Этот вопрос кажется мне тем более важным, что, в отличие от античной и классической философии - не только не отрицавшей за философией способность добывать, продуцировать некий новый, причем чрезвычайно ценный, необходимый для жизни, род знания, но и утверждавшей, и стремившейся обосновать привилегированный статус этого знания как знания сущностного, знания строгого, рационального и объективного, знания истинного и универсального, - ряд современных и очень популярных философов не только подвергает сомнению эти интенции и идеи предшествующей философии, но откровенно отказывает философии в ее притязаниях быть познанием, философскому знанию - быть знанием, философской работе - быть подчиненной поиску истины (не говоря уже о том, что речь больше не идет о том, что это - истина, глубинным образом затрагивающая саму жизнь).
[33]
Так, Мерло-Понти полагает, что "философия не есть некое знание, она есть неусыпная бдительность, не дающая нам забывать об истоках любого знания"50.
Как будто для того, чтобы мочь осуществлять эту деятельность "неусыпного бдения", достаточно знать то, что уже знаешь, и не добывать нелегким трудом нечто принципиально иное, не принадлежащее плоскости уже знаемого и лишь в силу этого позволяющее занимать позицию, в которой, исходя из которой и на основе которой только и возможно осознавать, понимать и эксплицировать исходный, первоначальный опыт, контролировать, оценивать и удостоверять его.
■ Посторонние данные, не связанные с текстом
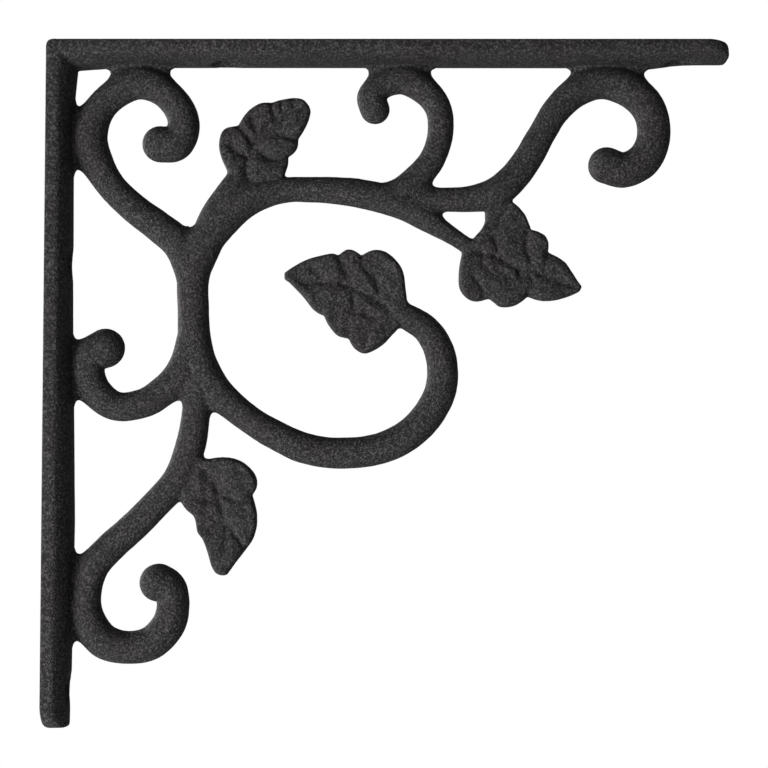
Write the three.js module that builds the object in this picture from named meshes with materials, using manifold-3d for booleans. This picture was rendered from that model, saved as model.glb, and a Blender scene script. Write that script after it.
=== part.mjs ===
// Ornate cast iron shelf bracket: two straps at a right angle, with a vine of scrolls and leaves cast between them.
// Millimetres. X runs out from the wall, Y along it and Z up. The origin is the middle of the wall face.

import * as THREE from "three";
import { mergeVertices } from "three/addons/utils/BufferGeometryUtils.js";
import Module from "manifold-3d";

// Overall sizes
const PROJECTION = 200;
const HEIGHT = 200;

// Straps: flat outside, and rising inside from thin edges over a shoulder to a low crown along the middle
const STRAP_WIDTH = 18;
const STRAP_EDGE = 3.6;
const STRAP_SHOULDER = 0.82;
const STRAP_END_RADIUS = 5;
const SHELF_CROWN = 6.1;
const SHELF_TIP_CROWN = 5.2;
const SHELF_TIP_LENGTH = 18;
const WALL_CROWN = 6.9;
const WALL_SWELL = 1.1;

// The vine's field: it starts at these distances from the wall face and from the shelf face, and fills the rest
const FIELD_FROM_WALL = 7;
const FIELD_FROM_SHELF = 6.6;

// Screw holes, countersunk from the inside: two through each strap
const SCREW_HOLE = 5;
const SCREW_HEAD = 9.5;
const WALL_CORNER_TO_SCREW = 65;
const WALL_END_TO_SCREW = 10.5;
const SHELF_CORNER_TO_SCREW = 52.5;
const SHELF_END_TO_SCREW = 13;

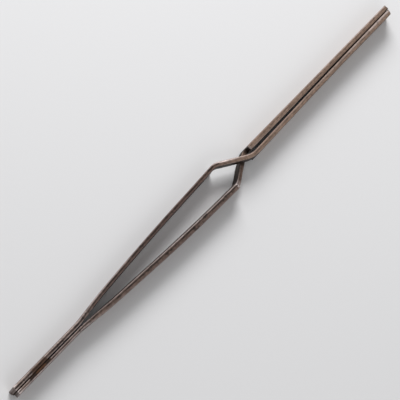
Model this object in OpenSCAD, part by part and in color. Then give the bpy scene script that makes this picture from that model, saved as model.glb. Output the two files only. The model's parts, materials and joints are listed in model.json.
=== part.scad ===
// Reverse tweezers: two spring strips stand on edge side by side, brazed together at the tail.
// They bow apart, cross through each other by half-width notches and run on as the tips.
// Squeezing the bow opens the tips, and letting go lets the strips close them again.
// The tool lies on its side: X runs from the tail to the tips and Z is the strips' width.
// The origin is under the middle of the tool, on the surface that it lies on.

/* [Strip] */
// Thickness of the strip that both arms are bent from
strip_t = 2.1; // [1.7:0.1:2.6]
// Width of the strip, which stands on edge
strip_w = 9; // [6:0.5:14]

/* [Tail] */
// Length of the tail, where the two strips lie side by side
tail_l = 43; // [30:1:60]
// Gap between the two strips along the tail
tail_gap = 0.3; // [0.1:0.05:0.6]
// Length of the brazed seam that fills the gap from the tail's end
seam_l = 21.5; // [8:0.5:26]

/* [Bow] */
// Length of the bow along the tool, from the tail to the front arm's shoulder
bow_l = 98; // [80:1:130]
// Width of the bow at the shoulders, outside to outside
bow_w = 15.6; // [13.5:0.1:18.5]
// Distance from the tail to the corner of the bow's long curve
belly_l = 31; // [30:1:42]
// Width of the bow at that corner, outside to outside
belly_w = 10.8; // [9.6:0.1:11.6]
// Length of strip that the long curve takes on each side of its corner
belly_reach = 26; // [10:1:26]
// Length of strip that the small bend at the tail takes on each side of its corner
spread_reach = 1.5; // [0.5:0.1:1.5]

/* [Crossing] */
// Length of the front arm's crossing along the tool, from its shoulder to its tip bar's root
cross_l = 17; // [14:0.5:24]
// How much nearer the tips the back arm's shoulder lies than the front arm's
back_shift = 3; // [0:0.1:4]
// Length of the back arm's crossing along the tool, from its shoulder to its tip bar's root
back_cross_l = 12.4; // [11:0.2:14]
// Length of strip that each bend of the crossing takes on each side of its corner
bend_reach = 1.2; // [0.9:0.05:1.5]
// Distance that each notch runs past its arm's shoulder towards the tail
notch_tail_side = 1.7; // [1:0.1:4]
// Distance that each notch runs past the front tip bar's root towards the tips
notch_tip_side = 0.3; // [0:0.1:4]
// Clearance between the two half-width crossings where one passes over the other
cross_gap = 0.3; // [0.1:0.05:0.8]

/* [Tips] */
// Length of the tip bars, from the front arm's crossing to the end
tip_l = 92; // [70:1:120]
// Distance of the front tip bar's inner face from the middle line at its root
front_open = 1.5; // [0.6:0.1:2.5]
// Distance of the back tip bar's inner face from the middle line at its root
back_open = 0.3; // [0.1:0.1:2]
// Length at the end over which the closed tips lie along each other
bite_l = 32; // [15:1:50]
// Clearance that stands for the touching faces of the closed tips
jaw_gap = 0.1; // [0.06:0.02:0.3]
// Radius of the worn corners at the ends of the tips, seen from the side
nose_r = 1.8; // [0.5:0.1:2.8]

/* [Spring line] */
// Running clearance between each arm's round end and its seat in the tail strip
seat_clear = 0.04; // [0.02:0.01:0.08]
// Distance by which the thin edges of the seat stop short of the pivot
seat_short = 0.6; // [0.5:0.05:0.9]

/* [Hidden] */

steel = [0.43, 0.38, 0.35];
tip_steel = [0.47, 0.41, 0.37];
bronze = [0.42, 0.26, 0.15];

// Straight stretch of each arm between the pivot and the corner of its first bend
spread_l = 2.5;
// Length of strip that the slight bend in each tip bar takes on each side of its corner
lean_reach = 10;
// Largest distance between a drawn curve and the true one
chord_error = 0.004;
// A turn smaller than this many degrees is drawn straight
least_turn = 0.02;
// How far a cutting shape stands out past what it cuts
over = 1;
// Sides that stand for a full circle in a preview
round_fn = 48;

// Places along the tool, measured from the tail's end
shoulder_x = tail_l + bow_l;
back_shoulder_x = shoulder_x + back_shift;
root_x = shoulder_x + cross_l;
back_root_x = back_shoulder_x + back_cross_l;
notch_end_x = root_x + notch_tip_side;
tip_x = root_x + tip_l;
bite_x = tip_x - bite_l;

// Sideways places of a strip's middle, measured from the tool's middle line
tail_y = (tail_gap + strip_t) / 2;
belly_y = (belly_w - strip_t) / 2;
shoulder_y = (bow_w - strip_t) / 2;
jaw_y = (jaw_gap + strip_t) / 2;
front_root_y = front_open + strip_t / 2;
back_root_y = back_open + strip_t / 2;

// Corners of each arm's middle line as [along, sideways, reach of the bend there]
front_line = [
    [tail_l, tail_y, 0],
    [tail_l + spread_l, tail_y, spread_reach],
    [tail_l + belly_l, belly_y, belly_reach],
    [shoulder_x, shoulder_y, bend_reach],
    [root_x, -front_root_y, bend_reach],
    [bite_x, -jaw_y, lean_reach],
    [tip_x, -jaw_y, 0]
];
back_line = [
    [tail_l, -tail_y, 0],
    [tail_l + spread_l, -tail_y, spread_reach],
    [tail_l + belly_l, -belly_y, belly_reach],
    [back_shoulder_x, -shoulder_y, bend_reach],
    [back_root_x, back_root_y, bend_reach],
    [bite_x, jaw_y, lean_reach],
    [tip_x, jaw_y, 0]
];

function spot(p) = [p[0], p[1]];
function heading(a, b) = atan2(b[1] - a[1], b[0] - a[0]);
function ray(angle) = [cos(angle), sin(angle)];
function left_of(angle) = [-sin(angle), cos(angle)];

// Points of a line that runs beside the middle line at distance off, round the bend at b
function bend_points(a, b, c, off) =
    let (
        h = heading(a, b),
        turn = heading(b, c) - h,
        way = sign(turn)
    )
    abs(turn) < least_turn ? [spot(b) + off * left_of(h)] :
    let (
        r = b[2] / tan(abs(turn) / 2),
        centre = spot(b) - b[2] * ray(h) + way * r * left_of(h),
        steps = ceil(abs(turn) / (2 * acos(1 - chord_error / r)))
    )
    [for (i = [0 : steps]) centre - (way * r - off) * left_of(h + turn * i / steps)];

// Points of the whole line beside the middle line, from one end to the other
function side_line(line, off) =
    let (
        last = len(line) - 1,
        first_h = heading(line[0], line[1]),
        last_h = heading(line[last - 1], line[last])
    )
    concat(
        [spot(line[0]) + off * left_of(first_h)],
        [for (i = [1 : last - 1]) each bend_points(line[i - 1], line[i], line[i + 1], off)],
        [spot(line[last]) + off * left_of(last_h)]
    );

function backwards(points) = [for (i = [len(points) - 1 : -1 : 0]) points[i]];

// Moves the tool from the tail's end to the origin under its middle
module placed() {
    translate([-tip_x / 2, 0, 0])
        children();
}

// Full-width strip bent along a middle line
module bent_strip(line) {
    linear_extrude(height = strip_w)
        polygon(concat(side_line(line, -strip_t / 2), backwards(side_line(line, strip_t / 2))));
}

// Round bar up the whole width, on the line where an arm begins to bend
module pivot_round(y, r) {
    translate([tail_l, y, 0])
        cylinder(h = strip_w, r = r, $fn = round_fn);
}

// Cuts away one half of an arm's width, from near its shoulder to just past the crossing
module notch(from_x, from_z, to_z) {
    translate([from_x, -bow_w, from_z])
        cube([notch_end_x - from_x, 2 * bow_w, to_z - from_z]);
}

// Cuts the square corner off one edge of a tip's end and leaves it round, seen from the side
module corner_cut() {
    translate([tip_x - nose_r, 0, strip_w / 2 - nose_r])
        rotate([90, 0, 0])
            linear_extrude(height = bow_w, center = true)
                difference() {
                    square(nose_r + over);
                    circle(r = nose_r, $fn = round_fn);
                }
}

// Rounds both corners of a tip's end
module nose_cut() {
    translate([0, 0, strip_w / 2]) {
        corner_cut();
        mirror([0, 0, 1])
            corner_cut();
    }
}

// Fixed part of one strip, with a round seat where its arm begins to bend
module tail_strip(y) {
    difference() {
        translate([0, y - strip_t / 2, 0])
            cube([tail_l - seat_short, strip_t, strip_w]);
        translate([tail_l, y, -over])
            cylinder(h = strip_w + 2 * over, r = strip_t / 2 + seat_clear, $fn = round_fn);
    }
}

module front_tail_strip() {
    color(steel)
        placed()
            tail_strip(tail_y);
}

module back_tail_strip() {
    color(steel)
        placed()
            tail_strip(-tail_y);
}

// Braze metal between the two strips at the tail's end
module braze_seam() {
    color(bronze)
        placed()
            translate([0, -tail_gap / 2, 0])
                cube([seam_l, tail_gap, strip_w]);
}

// Arm that passes over the other: its lower half is notched away at the crossing
module front_arm() {
    color(tip_steel)
        placed()
            difference() {
                union() {
                    bent_strip(front_line);
                    pivot_round(tail_y, strip_t / 2);
                }
                notch(shoulder_x - notch_tail_side, -over, (strip_w + cross_gap) / 2);
                nose_cut();
            }
}

// Arm that passes under the other: its upper half is notched away at the crossing
module back_arm() {
    color(tip_steel)
        placed()
            difference() {
                union() {
                    bent_strip(back_line);
                    pivot_round(-tail_y, strip_t / 2);
                }
                notch(back_shoulder_x - notch_tail_side, (strip_w - cross_gap) / 2, strip_w + over);
                nose_cut();
            }
}

front_tail_strip();
back_tail_strip();
braze_seam();
front_arm();
back_arm();
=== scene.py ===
"""Reverse tweezers: two bowed strips of old spring steel that cross through each other.

Each strip begins as a straight notched bar. Its edges are rounded, its faces are marked by forging
and rust, and then it is bent along a middle line. Places along the tool are measured from the
tail's end, and places along a strip from the same end, along its middle line.
"""

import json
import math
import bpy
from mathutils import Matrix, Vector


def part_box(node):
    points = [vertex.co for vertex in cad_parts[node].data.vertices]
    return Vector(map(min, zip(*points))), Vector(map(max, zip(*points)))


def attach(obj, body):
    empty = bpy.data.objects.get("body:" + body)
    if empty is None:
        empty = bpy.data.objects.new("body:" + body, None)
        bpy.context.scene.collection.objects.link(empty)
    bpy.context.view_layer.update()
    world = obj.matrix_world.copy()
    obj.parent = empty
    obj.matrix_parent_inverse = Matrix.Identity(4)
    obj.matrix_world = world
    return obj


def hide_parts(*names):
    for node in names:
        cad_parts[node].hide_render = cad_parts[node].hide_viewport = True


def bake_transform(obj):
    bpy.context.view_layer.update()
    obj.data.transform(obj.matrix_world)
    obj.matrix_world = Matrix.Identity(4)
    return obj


bl_info = {
    "name": "Reverse Tweezers",
    "version": (1, 0, 0),
    "blender": (4, 5, 0),
    "location": "View3D > Sidebar > Tweezers",
    "description": "Builds the strips, the braze seam and the stage of a pair of reverse tweezers",
    "category": "Add Mesh",
}

import bpy
import numpy as np
from bpy.props import FloatProperty, FloatVectorProperty, PointerProperty
from mathutils import Matrix, Vector

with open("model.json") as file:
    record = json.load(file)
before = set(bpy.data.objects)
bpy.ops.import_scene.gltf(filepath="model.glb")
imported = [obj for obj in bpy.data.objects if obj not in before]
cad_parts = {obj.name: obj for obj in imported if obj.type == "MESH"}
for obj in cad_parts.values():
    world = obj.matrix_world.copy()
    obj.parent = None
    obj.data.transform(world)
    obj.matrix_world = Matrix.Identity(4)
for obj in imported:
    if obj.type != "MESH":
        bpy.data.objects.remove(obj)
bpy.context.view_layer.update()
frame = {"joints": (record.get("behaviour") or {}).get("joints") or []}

MM = 0.001

# Sizes and places that come from the frame
TAIL_LOW, TAIL_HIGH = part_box("front_tail_strip")
SEAM_LOW, SEAM_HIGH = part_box("braze_seam")
TAIL_END = TAIL_LOW.x
TOOL_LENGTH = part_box("front_arm")[1].x - TAIL_END
STRIP_WIDTH = TAIL_HIGH.z - TAIL_LOW.z
BEND_START = frame["joints"][0]["pos_m"][0] - TAIL_END

# Lengths that the bends of both middle lines take on each side of their corners
SPREAD_REACH = 2.5 * MM
RISE_REACH = 12 * MM
BELLY_REACH = 20 * MM
BITE_REACH = 10 * MM

# Places along a strip at which the sizes that change along it are given
PLACES = ("tail", "bow", "belly", "shoulder", "crossing", "root", "tip bar", "tip")

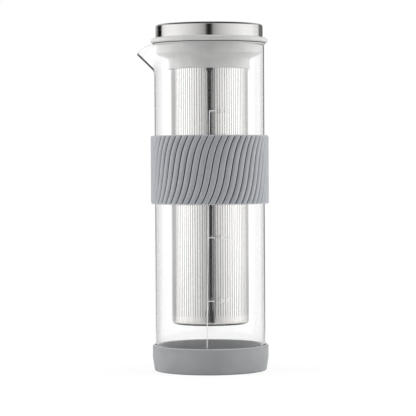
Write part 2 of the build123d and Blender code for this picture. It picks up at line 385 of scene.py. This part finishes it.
def printed_scale():
    """The line, ticks and numbers printed on the front of the glass."""
    bm = bmesh.new()
    top = SCALE_FIRST + SCALE_STEP * (len(SCALE_NUMBERS) - 1)
    bars = [(0, (SCALE_FOOT + top) / 2, SCALE_LINE_WIDTH, top - SCALE_FOOT)]
    for count, number in enumerate(SCALE_NUMBERS):
        level = SCALE_FIRST + SCALE_STEP * count
        bars.append((SCALE_TICK / 2, level, SCALE_TICK, SCALE_LINE_WIDTH))
        text = bpy.data.curves.new(number, "FONT")
        text.body = number
        text.size = SCALE_NUMBER_SIZE
        text.align_x = "LEFT"
        text.align_y = "CENTER"
        holder = bpy.data.objects.new(number, text)
        letters = bpy.data.meshes.new_from_object(holder)
        letters.transform(Matrix.Translation((SCALE_TICK + SCALE_NUMBER_GAP, level, 0)))
        bm.from_mesh(letters)
        bpy.data.objects.remove(holder)
    for x, level, width, height in bars:
        bmesh.ops.create_grid(
            bm,
            x_segments=max(1, round(width)),
            y_segments=1,
            size=0.5,
            matrix=Matrix.Translation((x, level, 0)) @ Matrix.Diagonal((width, height, 1, 1)),
        )
    raised = bmesh.ops.extrude_face_region(bm, geom=bm.faces[:], use_keep_orig=True)["geom"]
    for item in raised:
        if isinstance(item, bmesh.types.BMVert):
            item.co.z = INK_THICKNESS
    for vert in bm.verts:
        along, level, lift = vert.co
        slant = SCALE_OFFSET + SCALE_SLANT * (level - SCALE_FOOT)
        around = (along + slant) / GLASS_RADIUS
        radius = GLASS_RADIUS + lift
        vert.co = (radius * math.sin(around), -radius * math.cos(around), level)
    return finished(bm, "printed_scale")


# Silicone


def ribbed_sleeve():
    """Moulded band whose round ribs lean to the right in a slow S between two plain edges."""
    bm = bmesh.new()
    count = RIB_COUNT * RIB_STEPS
    ring = bmesh.ops.create_circle(bm, segments=count, radius=SLEEVE_RADIUS)["verts"]
    for vert in ring:
        bearing = math.atan2(vert.co.y, vert.co.x) - RIB_TURN / SLEEVE_RADIUS
        across = bearing * RIB_COUNT / math.pi % 2 - 1
        depth = RIB_CROWN * across**2 + RIB_GROOVE * abs(across) ** RIB_GROOVE_POWER
        vert.co.xy *= 1 - depth / SLEEVE_RADIUS
    loop = bm.edges[:]
    first_loop = loop
    bmesh.ops.translate(bm, vec=(0, 0, SLEEVE_FOOT), verts=ring)
    last_s = -1
    for row in range(1, RIB_ROWS + 1):
        s = -math.cos(math.pi * row / RIB_ROWS)
        loop, verts = extruded(bm, loop)
        lean = RIB_MIDDLE_SHARE * (s - last_s) + (1 - RIB_MIDDLE_SHARE) * (s**3 - last_s**3)
        turn_by = Matrix.Rotation(RIB_LEAN / SLEEVE_RADIUS * lean / 2, 3, "Z")
        bmesh.ops.rotate(bm, cent=(0, 0, 0), matrix=turn_by, verts=verts)
        bmesh.ops.translate(bm, vec=(0, 0, SLEEVE_HEIGHT * (s - last_s) / 2), verts=verts)
        last_s = s
    for vert in bm.verts:
        edge = min(vert.co.z - SLEEVE_FOOT, SLEEVE_FOOT + SLEEVE_HEIGHT - vert.co.z)
        ribbed = min(1, max(0, edge / SLEEVE_PLAIN_EDGE)) ** SLEEVE_FADE_POWER
        inside = max(0, SLEEVE_EDGE_ROUND - edge)
        shy = SLEEVE_EDGE_ROUND - math.sqrt(SLEEVE_EDGE_ROUND**2 - inside**2)
        radius = vert.co.xy.length
        plain = SLEEVE_RADIUS - RIB_CROWN
        vert.co.xy *= (plain + (radius - plain) * ribbed - shy) / radius
    for drop in (0, SLEEVE_HEIGHT):
        loop, verts = extruded(bm, loop)
        for vert in verts:
            vert.co.xy = vert.co.xy.normalized() * (GLASS_RADIUS + STRETCH_CLEAR)
            vert.co.z -= drop
    bmesh.ops.bridge_loops(bm, edges=first_loop + loop)
    return finished(bm, "ribbed_sleeve")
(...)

Да и как философия могла бы помнить и напоминать о том, что, именно в качестве "истоков", не дано на поверхности самогo этого "любого знания" и - непосредственно - в нем самом? Ведь эти "истоки" изначально не даны и ей самой, то есть их и ей-то самой всегда еще нужно учиться искать, искать и находить.
Более того, я бы сказала даже так: как бы философия могла осуществлять эту свою работу "неусыпной бдительности", не дающей нам забывать об истоках любого знания, если бы те "свeдения" (ограничимся пока этим осторожным выражением), которые она способна добывать и поставлять, не имели характера истинных свeдений и если бы эта их истинность не имела прямого отношения к первоначальному, скажем так, "подопечному" опыту? То есть если бы эта истина не была истиной именно (или в том числе и) данного исходного опыта?
Думаю, без способности самой философии добывать некий самостоятельный род знания, удовлетворяющий подобного рода условиям, вряд ли можно было бы всерьез говорить о тех ее возможностях, о которых ведет речь Мерло-Понти.
Или, к примеру, Ж. Делёз и Ф. Гваттари: "... философия состоит не в знании и вдохновляется не истиной, а такими категориями, как Интересное, Примечательное или Значительное, которыми и определяется удача или неудача"51.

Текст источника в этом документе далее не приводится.